Esse reconhecimento leal, à margem de quaisquer preconceitos partidários ou ideológicos, não nos deve, todavia, levar a incondicionais aplausos, exigindo uma valoração isenta e global.
A palavra competência é polissêmica, abrangendo múltiplas acepções, genéricas umas e particularizadas outras. Em sentido geral, diz Antonio Houaiss que competência significa "aptidão de uma autoridade pública de efetuar determinados atos". Já em sentido estrito, o termo se refere à legitimidade de decisão e de poder conferida a um órgão ou entidade para praticar certos atos.
A exigência de legitimidade insere no vocábulo competência a necessidade do valor de coerência e de não-contradição, de tal modo que as decisões tomadas sejam entre si harmônicas ou complementares, sob pena de comprometê-las do ponto de vista ético, político ou jurídico. É esse valor de coerência intrínseca que não devemos olvidar, ao julgarmos os comportamentos governamentais.
Nessa ordem de idéias, não se pode afirmar que a administração Lula seja isenta de defeitos, tantas são as contradições que a comprometem.
A primeira questão criticável é representada pelo tratamento dado ao Movimento dos Sem-Terra (MST), o qual, a pretexto de defender direitos dos trabalhadores rurais à produção agrícola para sua subsistência, garantindo-lhes acesso ao nosso imenso patrimônio territorial disponível, na realidade constitui um irregular partido político sem registro, à margem da Constituição e das leis.
Os líderes do MST gozam de tantas prerrogativas perante a administração federal que não agem às ocultas, mas proclamam livremente seus planos subversivos contra a política agrária nacional vigente, declarando ostensivamente estarem executando os ideais de Antonio Gramsci, o grande pensador italiano encarcerado pelo regime fascista.
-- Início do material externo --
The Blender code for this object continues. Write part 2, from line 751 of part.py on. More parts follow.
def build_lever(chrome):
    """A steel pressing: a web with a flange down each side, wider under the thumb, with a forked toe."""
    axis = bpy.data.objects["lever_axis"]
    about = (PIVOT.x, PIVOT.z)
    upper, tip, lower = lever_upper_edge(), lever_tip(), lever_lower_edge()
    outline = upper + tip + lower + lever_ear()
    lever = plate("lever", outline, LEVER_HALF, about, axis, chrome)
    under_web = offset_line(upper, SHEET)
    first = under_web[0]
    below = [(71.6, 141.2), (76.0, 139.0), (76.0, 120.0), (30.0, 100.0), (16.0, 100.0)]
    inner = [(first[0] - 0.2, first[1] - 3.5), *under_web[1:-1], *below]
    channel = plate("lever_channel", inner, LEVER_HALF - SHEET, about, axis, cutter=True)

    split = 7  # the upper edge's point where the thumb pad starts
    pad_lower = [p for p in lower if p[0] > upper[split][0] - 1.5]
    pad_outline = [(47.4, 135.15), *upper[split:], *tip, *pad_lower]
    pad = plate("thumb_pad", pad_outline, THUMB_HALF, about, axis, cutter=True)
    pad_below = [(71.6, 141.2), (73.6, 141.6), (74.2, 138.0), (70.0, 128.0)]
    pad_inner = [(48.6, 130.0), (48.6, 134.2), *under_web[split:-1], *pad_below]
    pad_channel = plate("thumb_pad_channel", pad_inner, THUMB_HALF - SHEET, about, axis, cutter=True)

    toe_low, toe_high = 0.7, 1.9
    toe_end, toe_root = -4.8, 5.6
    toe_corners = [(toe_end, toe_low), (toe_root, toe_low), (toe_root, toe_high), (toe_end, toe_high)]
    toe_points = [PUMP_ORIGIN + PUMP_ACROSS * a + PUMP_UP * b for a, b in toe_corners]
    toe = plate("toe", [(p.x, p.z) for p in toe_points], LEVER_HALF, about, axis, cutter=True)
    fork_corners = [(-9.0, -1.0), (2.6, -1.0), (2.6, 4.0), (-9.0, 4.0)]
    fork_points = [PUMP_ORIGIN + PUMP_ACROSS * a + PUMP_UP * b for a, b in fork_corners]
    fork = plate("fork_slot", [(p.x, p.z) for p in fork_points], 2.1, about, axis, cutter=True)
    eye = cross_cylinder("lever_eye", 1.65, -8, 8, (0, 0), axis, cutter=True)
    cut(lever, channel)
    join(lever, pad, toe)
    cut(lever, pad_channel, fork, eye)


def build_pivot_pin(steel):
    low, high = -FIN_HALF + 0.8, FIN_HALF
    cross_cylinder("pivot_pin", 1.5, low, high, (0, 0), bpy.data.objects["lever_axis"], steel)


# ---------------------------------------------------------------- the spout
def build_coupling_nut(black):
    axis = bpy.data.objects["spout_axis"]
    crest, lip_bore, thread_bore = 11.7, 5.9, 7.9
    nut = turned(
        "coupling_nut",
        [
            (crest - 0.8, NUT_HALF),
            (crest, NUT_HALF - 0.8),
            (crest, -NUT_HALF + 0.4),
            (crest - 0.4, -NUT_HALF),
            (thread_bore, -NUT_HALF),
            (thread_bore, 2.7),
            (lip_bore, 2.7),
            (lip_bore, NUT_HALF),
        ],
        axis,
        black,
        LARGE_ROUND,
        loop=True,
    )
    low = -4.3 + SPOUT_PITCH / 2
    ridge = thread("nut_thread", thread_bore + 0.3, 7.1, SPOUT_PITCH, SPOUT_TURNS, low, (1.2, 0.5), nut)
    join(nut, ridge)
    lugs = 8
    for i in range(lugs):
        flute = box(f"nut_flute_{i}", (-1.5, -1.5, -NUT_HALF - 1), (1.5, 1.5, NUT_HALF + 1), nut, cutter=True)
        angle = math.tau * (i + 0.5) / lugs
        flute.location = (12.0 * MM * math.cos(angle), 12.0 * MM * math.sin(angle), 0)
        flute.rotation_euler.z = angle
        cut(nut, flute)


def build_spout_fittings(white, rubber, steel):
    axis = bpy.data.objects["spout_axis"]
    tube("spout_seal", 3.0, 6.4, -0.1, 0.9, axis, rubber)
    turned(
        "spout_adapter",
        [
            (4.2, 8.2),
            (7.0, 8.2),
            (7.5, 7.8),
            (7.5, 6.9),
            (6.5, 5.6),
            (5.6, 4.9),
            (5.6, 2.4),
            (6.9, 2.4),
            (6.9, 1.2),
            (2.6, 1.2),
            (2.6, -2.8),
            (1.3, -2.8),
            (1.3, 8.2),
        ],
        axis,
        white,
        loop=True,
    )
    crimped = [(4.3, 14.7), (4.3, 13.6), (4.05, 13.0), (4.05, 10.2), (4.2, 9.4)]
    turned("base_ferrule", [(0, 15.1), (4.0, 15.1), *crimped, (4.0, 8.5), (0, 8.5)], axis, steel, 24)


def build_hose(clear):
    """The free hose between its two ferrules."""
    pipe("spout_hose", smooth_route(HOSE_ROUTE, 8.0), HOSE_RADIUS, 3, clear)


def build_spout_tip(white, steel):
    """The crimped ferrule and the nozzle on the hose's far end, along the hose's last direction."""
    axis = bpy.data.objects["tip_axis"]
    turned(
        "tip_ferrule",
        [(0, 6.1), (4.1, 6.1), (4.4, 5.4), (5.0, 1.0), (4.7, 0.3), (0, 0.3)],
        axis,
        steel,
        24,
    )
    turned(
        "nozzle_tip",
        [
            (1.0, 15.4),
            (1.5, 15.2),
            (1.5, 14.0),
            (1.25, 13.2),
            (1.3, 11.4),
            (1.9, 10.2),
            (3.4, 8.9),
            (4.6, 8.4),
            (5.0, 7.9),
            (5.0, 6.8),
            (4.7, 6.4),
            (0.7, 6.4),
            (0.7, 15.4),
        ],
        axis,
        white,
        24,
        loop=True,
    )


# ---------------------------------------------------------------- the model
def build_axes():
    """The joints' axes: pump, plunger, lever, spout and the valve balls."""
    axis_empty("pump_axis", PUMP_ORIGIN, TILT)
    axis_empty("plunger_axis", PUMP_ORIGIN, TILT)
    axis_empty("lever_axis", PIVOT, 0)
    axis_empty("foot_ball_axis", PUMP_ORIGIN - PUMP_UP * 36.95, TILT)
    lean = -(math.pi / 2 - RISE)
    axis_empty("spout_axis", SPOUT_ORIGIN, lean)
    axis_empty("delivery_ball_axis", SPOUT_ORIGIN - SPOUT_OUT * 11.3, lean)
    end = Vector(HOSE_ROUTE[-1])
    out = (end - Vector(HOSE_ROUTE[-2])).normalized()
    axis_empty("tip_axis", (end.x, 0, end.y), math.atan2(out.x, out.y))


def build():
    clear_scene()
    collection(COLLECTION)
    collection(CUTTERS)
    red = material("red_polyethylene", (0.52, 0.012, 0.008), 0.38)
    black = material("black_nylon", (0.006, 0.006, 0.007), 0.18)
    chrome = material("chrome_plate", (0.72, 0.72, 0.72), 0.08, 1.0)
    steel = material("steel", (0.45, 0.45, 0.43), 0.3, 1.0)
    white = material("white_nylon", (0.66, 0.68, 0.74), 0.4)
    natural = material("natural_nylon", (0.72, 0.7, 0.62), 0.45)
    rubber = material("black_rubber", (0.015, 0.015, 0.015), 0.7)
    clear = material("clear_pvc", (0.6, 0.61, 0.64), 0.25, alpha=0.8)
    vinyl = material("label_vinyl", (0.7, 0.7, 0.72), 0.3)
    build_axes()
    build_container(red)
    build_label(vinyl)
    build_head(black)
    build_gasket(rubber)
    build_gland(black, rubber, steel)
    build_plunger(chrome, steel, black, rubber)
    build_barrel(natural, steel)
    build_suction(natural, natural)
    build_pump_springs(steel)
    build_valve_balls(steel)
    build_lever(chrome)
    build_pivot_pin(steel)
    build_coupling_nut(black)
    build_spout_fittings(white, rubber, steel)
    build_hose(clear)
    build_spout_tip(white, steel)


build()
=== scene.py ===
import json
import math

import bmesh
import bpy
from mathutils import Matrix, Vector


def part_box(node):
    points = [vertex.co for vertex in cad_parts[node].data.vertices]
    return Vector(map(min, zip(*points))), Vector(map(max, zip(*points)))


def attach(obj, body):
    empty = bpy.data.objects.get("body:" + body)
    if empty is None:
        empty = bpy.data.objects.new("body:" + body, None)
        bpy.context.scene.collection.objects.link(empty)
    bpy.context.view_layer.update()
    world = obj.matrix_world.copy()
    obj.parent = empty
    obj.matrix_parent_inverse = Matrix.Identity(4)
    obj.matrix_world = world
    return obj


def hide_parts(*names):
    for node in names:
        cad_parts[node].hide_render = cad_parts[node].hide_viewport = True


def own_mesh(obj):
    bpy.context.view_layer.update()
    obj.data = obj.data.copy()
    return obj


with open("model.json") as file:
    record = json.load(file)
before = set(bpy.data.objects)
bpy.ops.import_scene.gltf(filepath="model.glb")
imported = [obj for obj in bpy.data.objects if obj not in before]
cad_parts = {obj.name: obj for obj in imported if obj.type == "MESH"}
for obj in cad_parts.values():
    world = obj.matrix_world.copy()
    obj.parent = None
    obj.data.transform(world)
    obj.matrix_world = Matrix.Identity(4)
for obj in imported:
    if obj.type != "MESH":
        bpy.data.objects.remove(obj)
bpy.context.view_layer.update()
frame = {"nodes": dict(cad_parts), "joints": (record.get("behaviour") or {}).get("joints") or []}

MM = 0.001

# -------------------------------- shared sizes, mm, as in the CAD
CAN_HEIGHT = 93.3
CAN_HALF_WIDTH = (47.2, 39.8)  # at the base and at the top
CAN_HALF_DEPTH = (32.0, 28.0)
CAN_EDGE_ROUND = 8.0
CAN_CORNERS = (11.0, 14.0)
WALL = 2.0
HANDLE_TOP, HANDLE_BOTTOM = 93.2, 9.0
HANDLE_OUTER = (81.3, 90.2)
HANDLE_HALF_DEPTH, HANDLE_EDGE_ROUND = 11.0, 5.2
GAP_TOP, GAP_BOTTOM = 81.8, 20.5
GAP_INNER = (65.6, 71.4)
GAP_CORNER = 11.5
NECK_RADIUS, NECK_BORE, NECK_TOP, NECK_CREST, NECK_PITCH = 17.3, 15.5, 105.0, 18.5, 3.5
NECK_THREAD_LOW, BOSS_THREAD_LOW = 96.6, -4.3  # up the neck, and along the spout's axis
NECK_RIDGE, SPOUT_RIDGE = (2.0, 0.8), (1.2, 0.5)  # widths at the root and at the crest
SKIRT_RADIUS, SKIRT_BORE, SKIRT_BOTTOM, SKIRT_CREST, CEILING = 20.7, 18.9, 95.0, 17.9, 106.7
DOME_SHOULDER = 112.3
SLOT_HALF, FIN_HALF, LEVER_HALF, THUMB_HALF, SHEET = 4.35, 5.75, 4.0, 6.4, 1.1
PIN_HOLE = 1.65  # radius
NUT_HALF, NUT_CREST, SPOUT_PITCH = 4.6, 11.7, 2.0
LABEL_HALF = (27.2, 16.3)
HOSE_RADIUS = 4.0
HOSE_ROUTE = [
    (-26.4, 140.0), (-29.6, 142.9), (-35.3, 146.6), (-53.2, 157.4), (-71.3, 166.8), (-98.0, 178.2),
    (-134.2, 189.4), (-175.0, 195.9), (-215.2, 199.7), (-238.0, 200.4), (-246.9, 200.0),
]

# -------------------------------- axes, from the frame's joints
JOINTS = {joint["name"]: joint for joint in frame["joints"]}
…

Gramsci, considerado erroneamente um social-democrata, jamais negou sua filiação ao Partido Comunista, considerando Lenin seu chefe. Fazendo parte do Comitê Executivo da Internacional Comunista, Gramsci notabilizou-se por dar um novo sentido ao marxismo, sustentando que o operariado não devia valer-se apenas da luta de classes na luta contra o capitalismo, sendo seu primeiro dever assenhorear-se dos valores culturais. A conversão da cultura em técnica de conquista e domínio do poder, eis a poderosa idéia revolucionária que caracteriza a política de Gramsci, dada a sua convicção de que quem domina a cultura domina o Estado. Quem quiser maiores informações sobre o pensamento gramscista pode encontrar subsídios em meu livro O Estado Democrático de Direito e o Conflito das Ideologias.
Pois bem, agitando essa bandeira, o MST dispõe de verdadeira milícia armada de foices, enxadas e armas de fogo, com a qual ocupa fazendas produtivas ou não, assim como prédios oficiais, como meio de impor sua vontade, implantando o terror no campo.
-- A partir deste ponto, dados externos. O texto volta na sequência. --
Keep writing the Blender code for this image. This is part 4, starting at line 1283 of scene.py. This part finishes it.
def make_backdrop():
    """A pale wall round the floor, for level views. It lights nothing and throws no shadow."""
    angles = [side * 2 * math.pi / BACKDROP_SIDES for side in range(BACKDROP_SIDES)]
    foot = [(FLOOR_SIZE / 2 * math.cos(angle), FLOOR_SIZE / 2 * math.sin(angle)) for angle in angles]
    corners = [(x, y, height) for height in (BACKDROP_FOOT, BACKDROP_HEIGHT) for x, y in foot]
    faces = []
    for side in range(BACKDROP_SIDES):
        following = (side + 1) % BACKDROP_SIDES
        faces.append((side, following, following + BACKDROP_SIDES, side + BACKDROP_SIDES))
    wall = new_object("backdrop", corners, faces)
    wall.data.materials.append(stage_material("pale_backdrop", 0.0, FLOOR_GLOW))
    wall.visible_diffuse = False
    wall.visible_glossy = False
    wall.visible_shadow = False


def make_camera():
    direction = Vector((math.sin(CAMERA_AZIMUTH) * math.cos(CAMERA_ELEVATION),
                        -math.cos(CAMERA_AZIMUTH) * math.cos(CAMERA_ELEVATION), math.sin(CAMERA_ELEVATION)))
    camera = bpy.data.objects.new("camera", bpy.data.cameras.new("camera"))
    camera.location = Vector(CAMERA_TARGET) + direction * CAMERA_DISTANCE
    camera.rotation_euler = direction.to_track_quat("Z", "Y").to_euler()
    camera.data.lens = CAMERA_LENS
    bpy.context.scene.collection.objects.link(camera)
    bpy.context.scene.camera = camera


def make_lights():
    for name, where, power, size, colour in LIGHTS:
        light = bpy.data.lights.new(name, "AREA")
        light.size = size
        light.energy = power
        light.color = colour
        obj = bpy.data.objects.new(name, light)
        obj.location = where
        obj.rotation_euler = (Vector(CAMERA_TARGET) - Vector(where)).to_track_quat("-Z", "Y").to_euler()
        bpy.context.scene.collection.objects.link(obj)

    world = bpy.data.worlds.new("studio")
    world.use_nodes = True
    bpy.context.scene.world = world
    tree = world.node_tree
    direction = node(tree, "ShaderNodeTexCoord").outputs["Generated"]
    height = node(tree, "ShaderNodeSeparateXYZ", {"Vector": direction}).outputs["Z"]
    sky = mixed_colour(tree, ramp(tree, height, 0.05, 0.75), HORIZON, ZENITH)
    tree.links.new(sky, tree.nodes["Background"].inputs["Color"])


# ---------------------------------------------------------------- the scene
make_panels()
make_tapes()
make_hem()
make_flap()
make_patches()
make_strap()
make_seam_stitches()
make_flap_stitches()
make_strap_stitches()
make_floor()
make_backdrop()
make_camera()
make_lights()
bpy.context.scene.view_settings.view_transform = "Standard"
Na linha do culturalismo de Gramsci, o MST mantém escolas de formação política, tanto para adolescentes como para adultos, distribuindo livros e panfletos de caráter revolucionário.
Perante tal panorama subversivo, o governo federal nada faz, prestigiando-o até mesmo com pronunciamentos favoráveis de ministros de Estado. Não podia haver, por conseguinte, maior prova de incompetência política, pois são previsíveis as conseqüências dessas atividades manifestamente inconstitucionais.
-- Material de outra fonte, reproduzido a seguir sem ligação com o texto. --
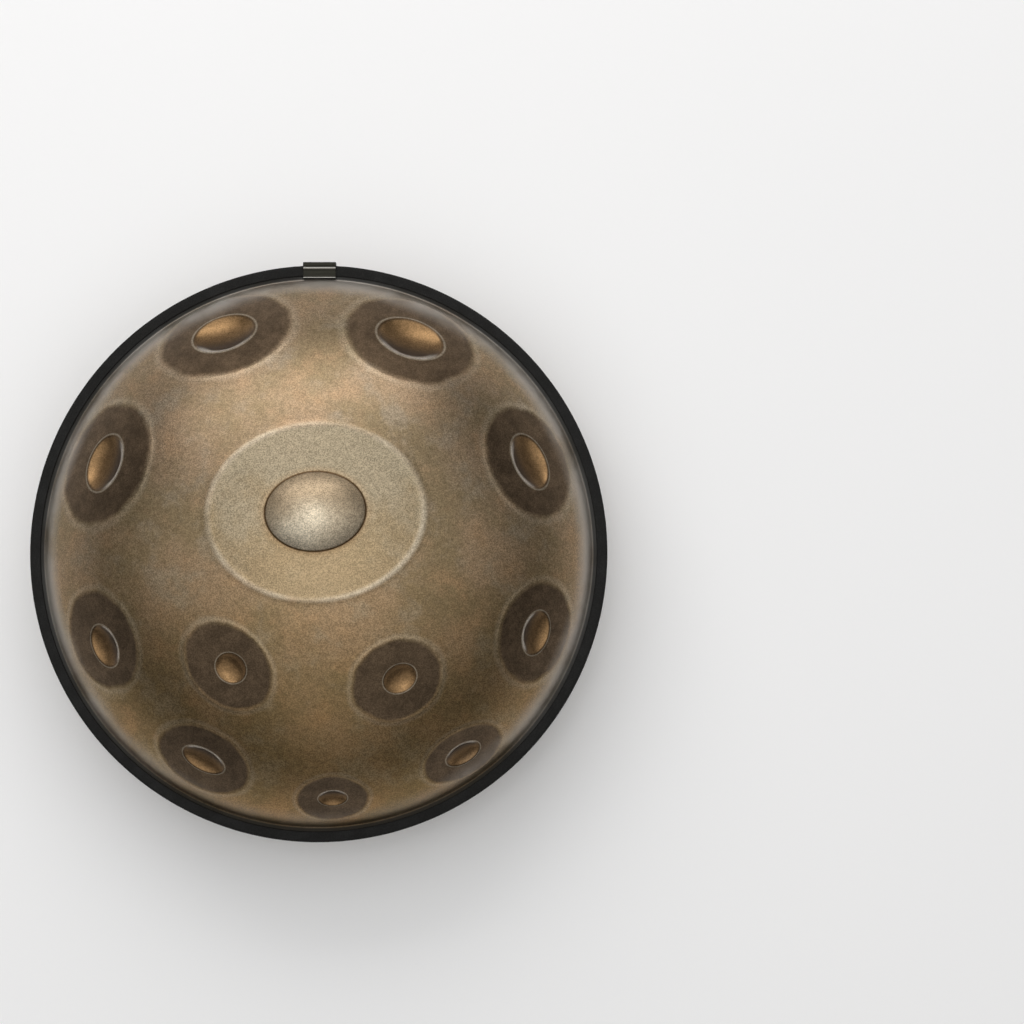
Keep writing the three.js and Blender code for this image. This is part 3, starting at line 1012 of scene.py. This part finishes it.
@dataclass
class BottomShell:
    """The lower shell, drawn in to a short neck round its port."""

    dome: Dome = Dome(rise=108 * MM)
    sheet: float = 1.2 * MM
    neck_start: float = 80 * MM
    neck_fillet: float = 20 * MM
    neck_wall: float = 8 * MM
    step: float = 1.5 * MM
    sides: int = 512
    finish: SteelFinish = field(
        default_factory=lambda: SteelFinish(
            "bottom_shell_steel",
            Coat.PLAIN,
            skin=(0.28, 0.215, 0.13),
            olive=(0.23, 0.185, 0.105),
            copper=(0.29, 0.205, 0.12),
            ash=(0.265, 0.215, 0.142),
            grain_size=2.2 * MM,
            grain_depth=0.11 * MM,
        )
    )

    def stations(self) -> np.ndarray:
        """Points of the shell's outer face from the neck's free edge to the flange, crown upwards."""
        start = np.array(self.neck_start)
        slope = float(self.dome.slope(start))
        centre_r = self.neck_start - self.neck_fillet * math.sin(slope)
        centre_z = float(self.dome.height(start)) - self.neck_fillet * math.cos(slope)
        turn = np.linspace(-math.pi / 2, slope, 28)[:-1]
        across, up = np.sin(turn), np.cos(turn)
        place = [centre_r + self.neck_fillet * across, centre_z + self.neck_fillet * up]
        bend = np.column_stack([*place, across, up])
        edge = centre_r - self.neck_fillet
        wall = np.array([[edge, centre_z - self.neck_wall * k / 4, -1.0, 0.0] for k in range(4, 0, -1)])
        return np.vstack([wall, bend, self.dome.stations(self.neck_start, self.step)])

    def build(self) -> Piece:
        """Builds the shell and dresses it.

        Returns:
            The finished piece.
        """
        rows = self.stations()
        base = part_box("bottom_shell")[1].z - self.sheet
        outer = [(r, base - z) for r, z, _, _ in rows]
        inner = [(r - nr * self.sheet, base - z + nz * self.sheet) for r, z, nr, nz in rows]
        piece = turned("bottom_shell_skin", outer + inner[::-1], self.sides, 60.0)
        set_mark(piece, "inside", np.tile(np.repeat([0.0, 1.0], len(outer)), self.sides))
        return settle(piece, self.finish.build(), Slot.BOTTOM_SHELL, "bottom_shell")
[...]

Preocupa-me, no atual governo federal, a falta de unidade de comando, com altas autoridades a todo instante se contradizendo sobre problemas básicos, como, por exemplo, no que se refere à política da proteção do meio ambiente, refletindo-se na administração pública todos os conflitos gerados pelas diversas facções ideológicas que compõem o PT.
No meu entender, não há maior sinal de incompetência do que a adoção de preferências partidárias como critério de escolha para exercício de funções de caráter técnico, confundindo-se, assim, o Estado com o partido político dominante.